According to his biographers, Chekhov’s pet peeve was “philowisdomizing,” and he believed — it was his “philosophy” — that “there ought to be a man with a hammer behind the door of every happy man.”
In the 1973 play “The Good Doctor,” this Russian “poet of hopelessness” meets the American “patron saint of laughter” — Neil Simon, who celebrated his 81st birthday last July 4th, and is now considered the world’s most successful playwright.
Over the weekend, Saipan’s Friends of the Art staged their version of “The Good Doctor,” and it was while watching this charming, entertaining and funny production on Saturday evening that I realized I could actually smile for more than an hour.
It wasn’t a lavish production. Four or so chairs and a partition screen comprised the “production design.” The costumes were passably late 19th century. Everything, in short, had to depend on the actors. And boy, did they deliver.
The number of talented people on this island will never cease to amaze me, I told myself, seated just a few feet away from a small stage while admiring the pinpoint intensity of Richard Hamilton, the expansiveness of the multi-talented Paul Dujua, the believable Dave Bucher, the poise of Shauna Brown, the angelic Judy Tiples, the pathos of Bianca Blanco, the superb comedic timing of Moon Hyo Lee and Tommy Baik, the subtlety of Barbara Sher, the sincerity of Don Cohen, the aplomb of Antonio Tiples, the ardor of Chelo Marie Minguito, the vivacity of Joannie Liwanag, the amusing Frank Gibson, the incandescent Adeleyah Mojica, the passion of Therese Dimapilis, the efficiency of Tori Brown, the smooth Rick Jones, and the unforgettable Chantelle Renae Voutilainen.

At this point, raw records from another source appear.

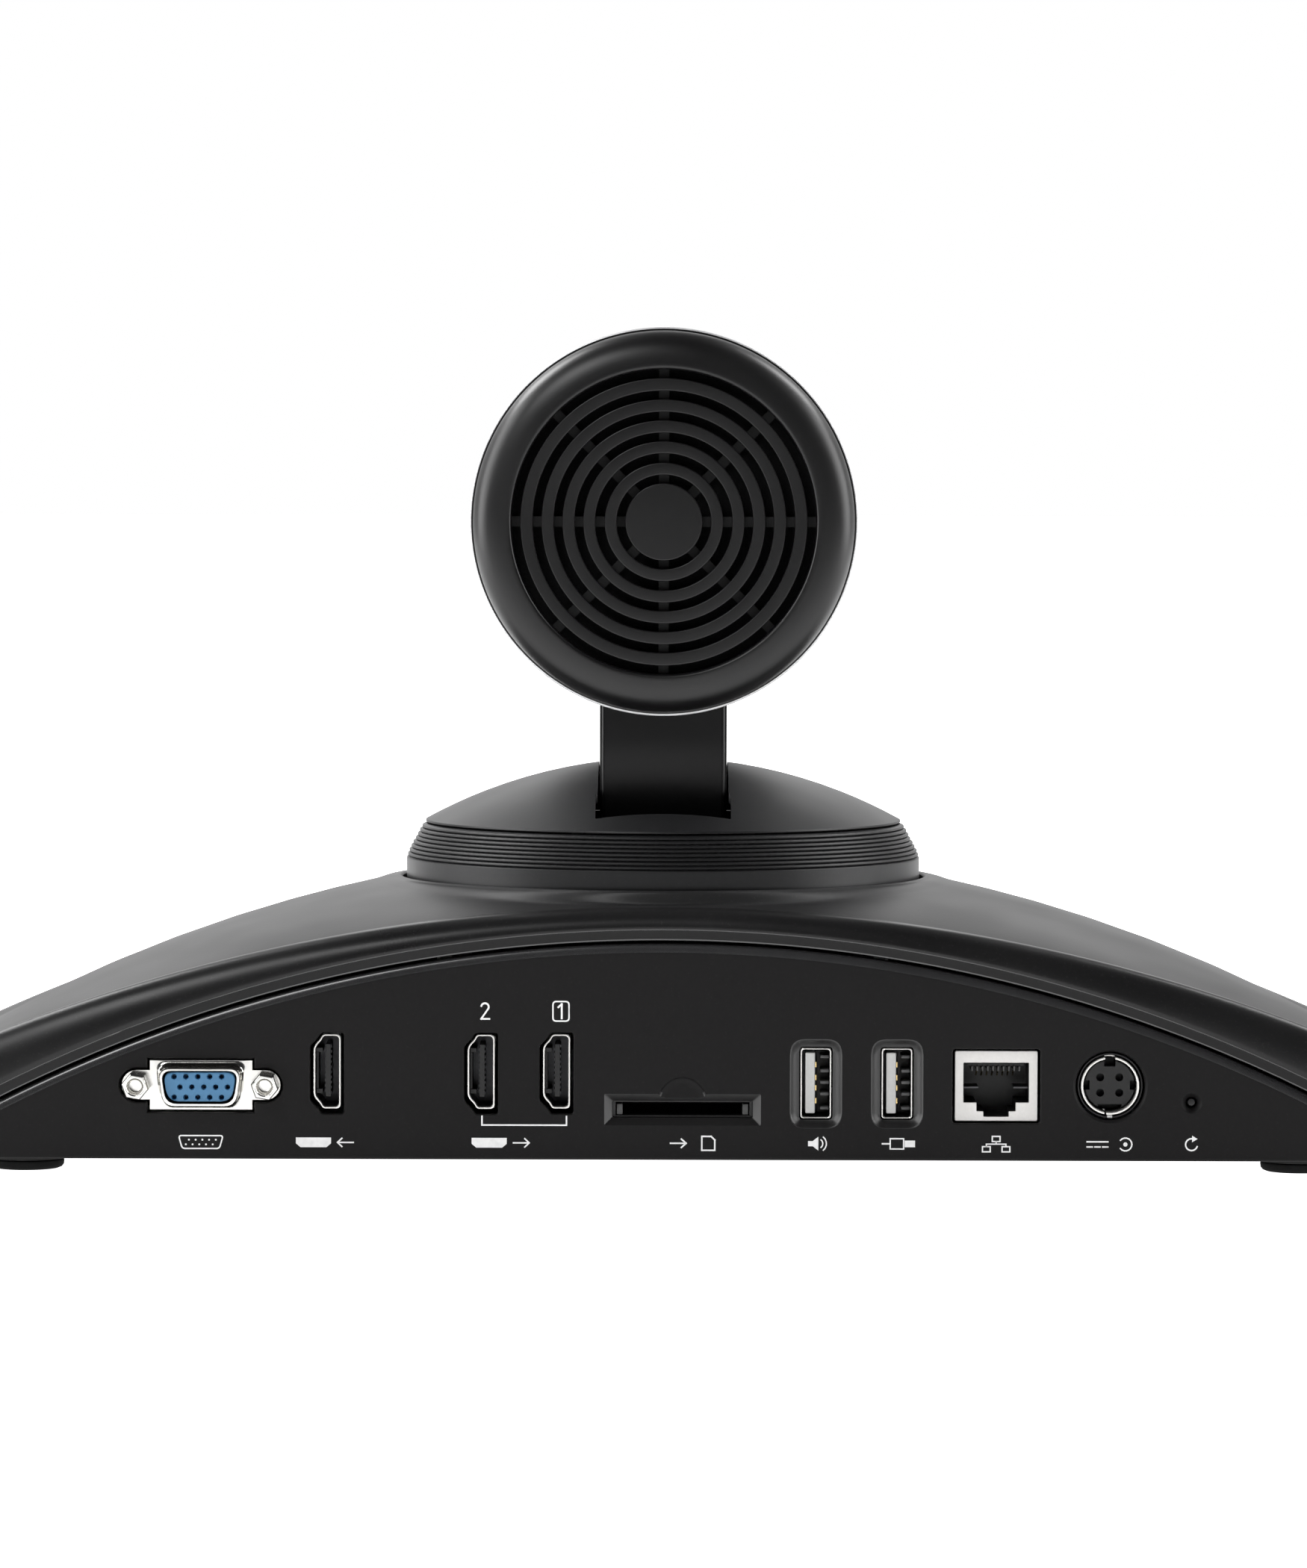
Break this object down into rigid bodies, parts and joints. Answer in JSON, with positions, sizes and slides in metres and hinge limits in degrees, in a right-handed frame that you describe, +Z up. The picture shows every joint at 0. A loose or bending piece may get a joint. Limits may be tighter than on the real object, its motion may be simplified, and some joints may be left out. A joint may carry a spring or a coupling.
{
  "type": "ptz camera",
  "caption": "Desktop pan-tilt-zoom conference camera: arched base with connector panel, ribbed pan turret, tilting neck and drum head with ring vent.",
  "frame": {"origin": "centre of the object's box at floor level", "axes": "+X to the object's left when seen from behind (longest extent), +Y towards the connector panel, lens looks along -Y, +Z up; the pan axis is vertical at y = +9.8 mm"},
  "size_m": [0.344, 0.1484, 0.1642],
  "materials": {
    "shell_plastic": "satin, fine grain",
    "panel_plastic": "fine matte texture",
    "gloss_black": "polished",
    "ir_plastic": "polished, dark red",
    "light_pipe": "clear",
    "foot_rubber": "matte",
    "bright_metal": "nickel plated",
    "steel": "plain",
    "blue_plastic": "moulded",
    "black_plastic": "moulded",
    "white_plastic": "moulded",
    "board": "solder mask",
    "gear_nylon": "moulded",
    "silver_trim": "satin",
    "lens_glass": "coated"
  },
  "bodies": {
    "base": {"base_top_cover": "shell_plastic", "base_bottom_tray": "panel_plastic", "rear_panel": "panel_plastic", "front_fascia": "gloss_black", "ir_window": "ir_plastic", "status_led": "light_pipe", "foot_rear_left": "foot_rubber", "foot_rear_right": "foot_rubber", "foot_front_left": "foot_rubber", "foot_front_right": "foot_rubber", "main_board": "board", "vga_shell": "bright_metal", "vga_insert": "blue_plastic", "vga_jackscrew_left": "bright_metal", "vga_jackscrew_right": "bright_metal", "hdmi_in_shell": "bright_metal", "hdmi_in_tongue": "black_plastic", "hdmi_out_2_shell": "bright_metal", "hdmi_out_2_tongue": "black_plastic", "hdmi_out_1_shell": "bright_metal", "hdmi_out_1_tongue": "black_plastic", "sd_card_slot": "black_plastic", "usb_a_shell_1": "bright_metal", "usb_a_shell_2": "bright_metal", "usb_a_tongue_1": "white_plastic", "usb_a_tongue_2": "white_plastic", "lan_jack_shell": "bright_metal", "lan_jack_insert": "black_plastic", "dc_jack_housing": "black_plastic", "dc_jack_ring": "bright_metal", "pan_bearing": "steel", "pan_motor": "steel", "tray_screw_1": "steel", "tray_screw_2": "steel", "tray_screw_3": "steel", "tray_screw_4": "steel"},
    "reset_button": {"reset_button": "black_plastic"},
    "pan_pinion": {"pan_pinion": "gear_nylon"},
    "turret": {"turret_chassis": "black_plastic", "turret_collar": "shell_plastic", "turret_dome": "shell_plastic", "pan_gear": "gear_nylon", "tilt_bracket_left": "steel", "tilt_bracket_right": "steel", "tilt_motor": "steel"},
    "tilt_pinion": {"tilt_pinion": "gear_nylon"},
    "head": {"neck_frame": "shell_plastic", "neck_rear_cover": "shell_plastic", "tilt_axle": "steel", "tilt_gear": "gear_nylon", "head_rear_cover": "shell_plastic", "vent_screen": "black_plastic", "head_trim_ring": "silver_trim", "head_upper_shell": "shell_plastic", "head_lower_shell": "shell_plastic", "front_bezel": "gloss_black", "lens_barrel": "gloss_black", "front_lens": "lens_glass", "sensor_board": "board"},
    "zoom_group": {"zoom_group": "black_plastic"}
  },
  "joints": [
    {"name": "pan", "type": "hinge", "parent": "base", "child": "turret", "pos_m": [0, 0.0098, 0.05], "axis": [0, 0, 1], "range_deg": [-100, 100]},
    {"name": "pan_pinion_spin", "type": "hinge", "parent": "base", "child": "pan_pinion", "pos_m": [0, -0.02895, 0.0258], "axis": [0, 0, 1], "range_deg": [-345, 345]},
    {"name": "tilt", "type": "hinge", "parent": "turret", "child": "head", "pos_m": [0, 0.0098, 0.0578], "axis": [-1, 0, 0], "range_deg": [-25, 25]},
    {"name": "tilt_pinion_spin", "type": "hinge", "parent": "turret", "child": "tilt_pinion", "pos_m": [0.014, -0.00859, 0.04237], "axis": [-1, 0, 0], "range_deg": [-76, 76]},
    {"name": "zoom", "type": "slide", "parent": "head", "child": "zoom_group", "axis": [0, -1, 0], "range_m": [-0.006, 0.008]},
    {"name": "reset_press", "type": "slide", "parent": "base", "child": "reset_button", "axis": [0, -1, 0], "range_m": [0, 0.0005], "stiffness_N_per_m": 300}
  ],
  "couplings": [
    {"joint": "pan_pinion_spin", "follows": "pan", "ratio": -3.4286},
    {"joint": "tilt_pinion_spin", "follows": "tilt", "ratio": -3}
  ]
}
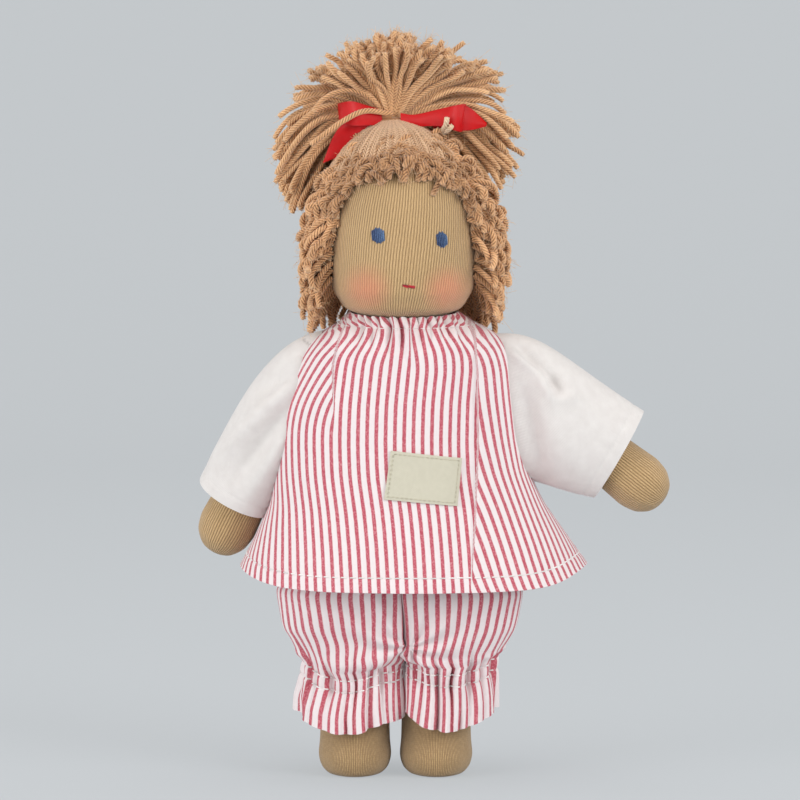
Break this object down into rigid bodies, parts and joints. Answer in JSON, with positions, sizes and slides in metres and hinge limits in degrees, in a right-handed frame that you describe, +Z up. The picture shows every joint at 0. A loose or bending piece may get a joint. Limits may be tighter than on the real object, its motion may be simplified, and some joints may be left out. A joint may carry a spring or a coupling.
{
  "type": "waldorf doll",
  "caption": "Knitted cloth doll with plied yarn hair in a ribboned topknot, a striped tunic with white sleeves, and striped bloomers.",
  "frame": {"origin": "bottom centre of the whole doll's box, on the ground plane under its soles", "axes": "+Z up along the doll's height, +X towards the doll's own left, the doll faces -Y"},
  "size_m": [0.19, 0.0929, 0.2974],
  "materials": {
    "skin_knit": "matte",
    "wool_stuffing": "matte",
    "thread": "matte",
    "eye_blue": "matte",
    "mouth_red": "matte",
    "hair_yarn": "matte",
    "ribbon_satin": "satin",
    "striped_cotton": "matte",
    "white_jersey": "matte",
    "label_canvas": "matte",
    "elastic_white": "matte"
  },
  "bodies": {
    "torso": {"torso_skin": "skin_knit", "torso_stuffing": "wool_stuffing", "tunic_front": "striped_cotton", "tunic_back": "striped_cotton", "neck_elastic": "elastic_white", "label": "label_canvas", "sleeve_left": "white_jersey", "sleeve_right": "white_jersey", "bloomers": "striped_cotton", "waist_elastic": "elastic_white"},
    "neck": {"neck_tie": "thread"},
    "head": {"head_skin": "skin_knit", "head_core": "wool_stuffing", "eye_left": "eye_blue", "eye_right": "eye_blue", "mouth_stitch": "mouth_red", "wig_cap": "hair_yarn", "hair_fringe": "hair_yarn", "hair_left": "hair_yarn", "hair_right": "hair_yarn", "hair_nape": "hair_yarn", "topknot": "hair_yarn", "topknot_tie": "thread", "ribbon_band": "ribbon_satin", "ribbon_knot": "ribbon_satin", "ribbon_loop_left": "ribbon_satin", "ribbon_loop_right": "ribbon_satin", "ribbon_tail_left": "ribbon_satin", "ribbon_tail_right": "ribbon_satin"},
    "shoulder_left": {"shoulder_seam_left": "thread"},
    "arm_left": {"arm_skin_left": "skin_knit", "arm_stuffing_left": "wool_stuffing"},
    "shoulder_right": {"shoulder_seam_right": "thread"},
    "arm_right": {"arm_skin_right": "skin_knit", "arm_stuffing_right": "wool_stuffing"},
    "leg_left": {"leg_skin_left": "skin_knit", "leg_stuffing_left": "wool_stuffing", "ankle_elastic_left": "elastic_white"},
    "leg_right": {"leg_skin_right": "skin_knit", "leg_stuffing_right": "wool_stuffing", "ankle_elastic_right": "elastic_white"}
  },
  "joints": [
    {"name": "neck_turn", "type": "hinge", "parent": "torso", "child": "neck", "pos_m": [-0.012, -0.0002, 0.183], "axis": [0, 0, 1], "range_deg": [-31, 19], "stiffness_Nm_per_rad": 0.06},
    {"name": "neck_nod", "type": "hinge", "parent": "neck", "child": "head", "pos_m": [-0.012, -0.0002, 0.183], "axis": [0.9945, 0.1045, 0], "range_deg": [-12, 14], "stiffness_Nm_per_rad": 0.3},
    {"name": "shoulder_swing_left", "type": "hinge", "parent": "torso", "child": "shoulder_left", "pos_m": [0.0276, -0.0002, 0.16], "axis": [-1, 0, 0], "range_deg": [-60, 100], "deforming": ["sleeve_left", "tunic_front", "tunic_back"]},
    {"name": "arm_lift_left", "type": "hinge", "parent": "shoulder_left", "child": "arm_left", "pos_m": [0.0276, -0.0002, 0.16], "axis": [0, -1, 0], "range_deg": [-40, 38], "deforming": ["sleeve_left", "tunic_front", "tunic_back"]},
    {"name": "shoulder_swing_right", "type": "hinge", "parent": "torso", "child": "shoulder_right", "pos_m": [-0.0516, -0.0002, 0.16], "axis": [-1, 0, 0], "range_deg": [-40, 110], "deforming": ["sleeve_right", "tunic_front", "tunic_back"]},
    {"name": "arm_lift_right", "type": "hinge", "parent": "shoulder_right", "child": "arm_right", "pos_m": [-0.0516, -0.0002, 0.16], "axis": [0, 0.9848, 0.1736], "range_deg": [-14, 63], "deforming": ["sleeve_right", "tunic_front", "tunic_back"]},
    {"name": "hip_left", "type": "hinge", "parent": "torso", "child": "leg_left", "pos_m": [0.0013, -0.0002, 0.058], "axis": [-1, 0, 0], "range_deg": [-30, 90], "deforming": ["bloomers", "tunic_front", "tunic_back"]},
    {"name": "hip_right", "type": "hinge", "parent": "torso", "child": "leg_right", "pos_m": [-0.0313, -0.0002, 0.058], "axis": [-1, 0, 0], "range_deg": [-30, 90], "deforming": ["bloomers", "tunic_front", "tunic_back"]}
  ]
}
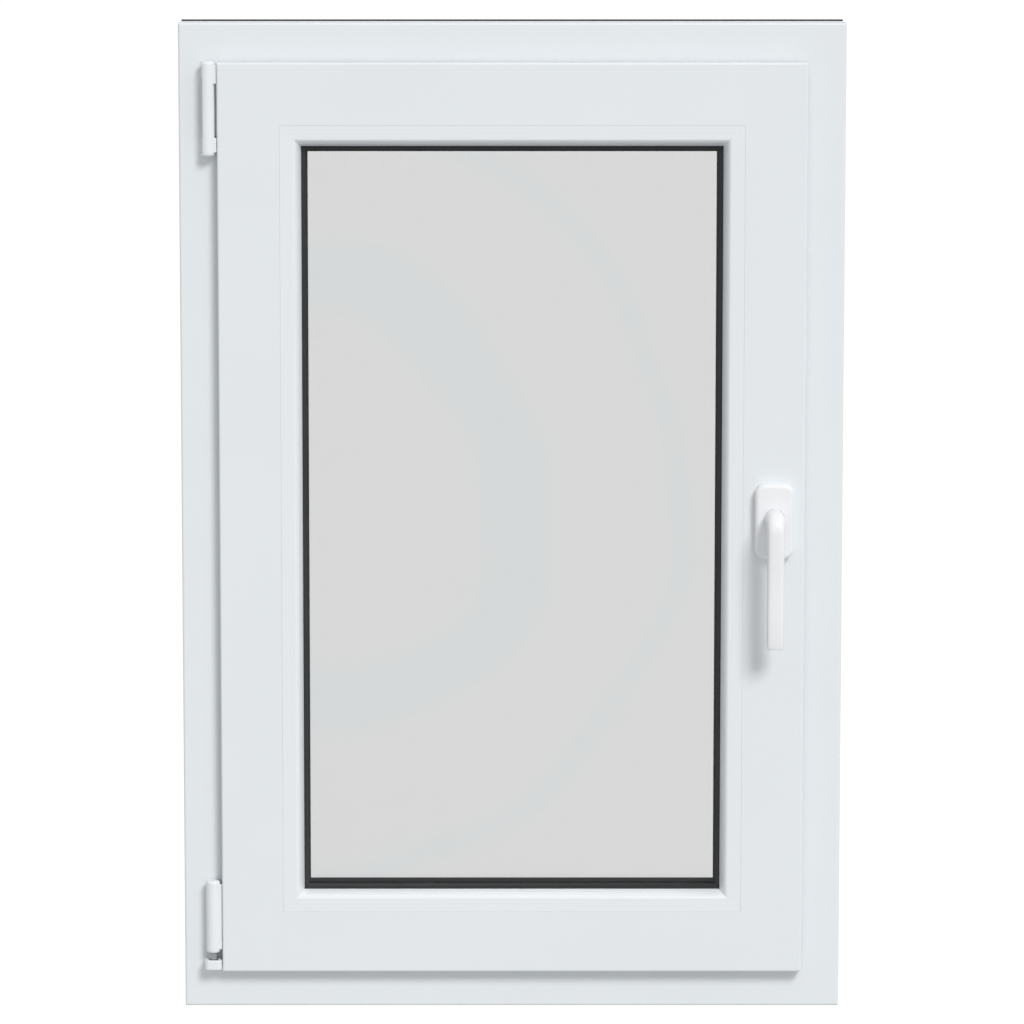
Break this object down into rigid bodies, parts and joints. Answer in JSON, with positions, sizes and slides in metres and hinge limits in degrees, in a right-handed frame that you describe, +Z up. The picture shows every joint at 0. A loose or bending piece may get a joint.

The Friends of the Arts’ “The Good Doctor” featured nine scenes based on Chekhov’s stories, and my favorite was the wistful “Too Late for Happiness,” which featured two lonely middle-age people — played by Don Cohen and Barbara Sher — wondering whether it was still possible for them to tip-toe into the game called love. In the original version of the play, this scene was a musical interlude, but Don and Barbara pulled it off even without singing their lines. Is it too late? they asked, still coy and hopeful. No, they decided, it’s not too late, there will be another afternoon in the park, while we in the audience, who were quietly cheering for them, wanted to say, “It’s always too late!”
Directed by Harold Easton, this production was a labor of love brought to us by the untiring lovers of the theatrical art — the best kind of folks in my book.